By Emil Danielyan and Harry Tamrazian in Prague
Armenian-American advocacy groups see a better chance of clinching a hefty compensation from a major US insurance company after it was placed under investigation by authorities in the US state of New York over unpaid life insurance policies of Armenian genocide victims.
They want the New York Life company, which had sold thousands of life insurance policies to mostly Armenian subjects of the Ottoman Empire before the 1915 genocide, to pay much more than $10 million it offered last year for an out-of-court settlement.
The offer came after a $3 billion class action lawsuit filed in 1999 by 12 heirs or beneficiaries of some of those Ottoman Armenians who had bought New York Life insurance policies and lost their lives in the subsequent orgy of mass killings and deportations. The company has acknowledged that it has at least 2,200 policies that are still "unresolved" and claims that it was for decades unable to locate its holders.

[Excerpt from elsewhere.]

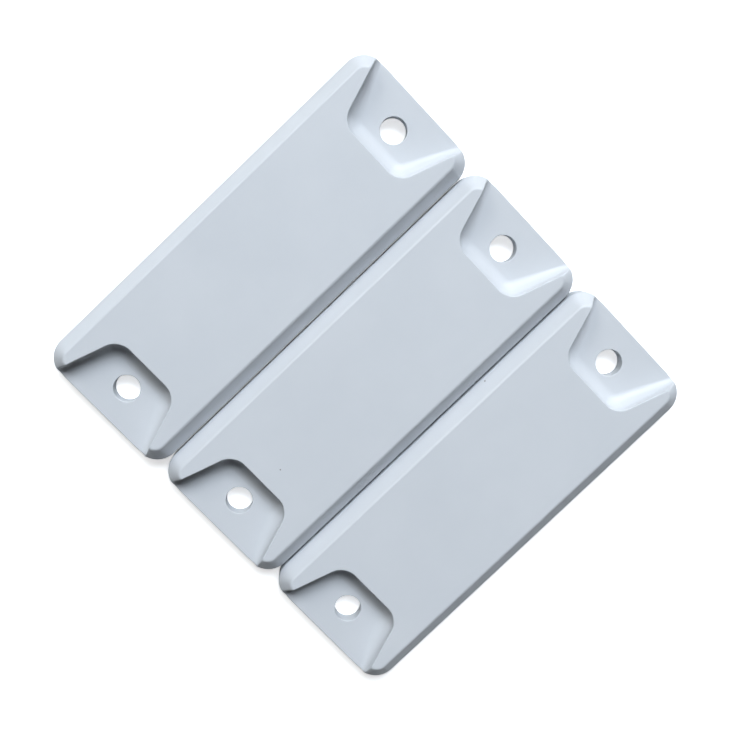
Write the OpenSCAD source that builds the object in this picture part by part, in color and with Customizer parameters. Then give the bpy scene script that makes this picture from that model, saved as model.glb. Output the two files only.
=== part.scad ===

But according to the Washington-based Armenian National Institute (ANI), it has violated a New York state law which stipulates that unclaimed or unpaid life insurance funds must be deemed abandoned property if unclaimed after three to seven years. Life insurance companies are required to submit a written report to the state authorities and then to turn over all abandoned property to the state comptroller.
New York's Office of State Comptroller (OSC) has recently agreed to the ANI’s official request to investigate New York Life’s records to determine whether it violated the law.
“We believe that there appears to be a case of unjust enrichment by New York Life,” said Ross Vartian of the Armenian Assembly of America, which is closely linked to the ANI. “They had the responsibility of turning over the abandoned property -- in this case, life insurance of genocide victims -- to the state of New York and they did not do so.”
Vartian said the $10 million offered by the company is “far too low a sum.” “As to what the number could be in the future, it’s really impossible to tell at this early date, but we expect it to be substantially higher than $10 million,” he told RFE/RL in an interview.
The ANI’s board of governors chairman, Robert Kaloosdian, said the Armenian community in the US hopes that the New York authorities will force the insurance firm to pay a compensation “in the order of many millions of dollars.” “More than 86 years have passed and still New York Life has not made amends to the heirs and beneficiaries of their Armenian policyholders,” Kaloosdian said in a statement last week.
The ANI says its extensive research on the subject has revealed that as early as in 1922 New York Life's vice-president wrote to the then US Secretary of State Robert Lansing to inform him that its Armenian policy holders were “subjected to massacre and illegal killing and fatal exposure by or with the acquiescence of the Turkish authorities.” He asked Lansing to help recover losses New York Life sustained in the Ottoman Empire.
The ANI says New York Life's then top executives confirmed that Talaat Pasha, the leader of the regime of the Young Turks, demanded from the then US ambassador in Constantinople that the Ottoman government be recognized as the heir of the slaughtered Armenian policyholders. The envoy, Henri Morgenthau, later called Talaat's demand "the most astonishing request" he had ever heard.
Vartian said the New York Life documents add to the credibility of Morgenthau’s harrowing accounts of the genocidal policies pursued by the rulers of the crumbling empire. Successive governments of modern-day Turkey have dismissed them as untrue and groundless.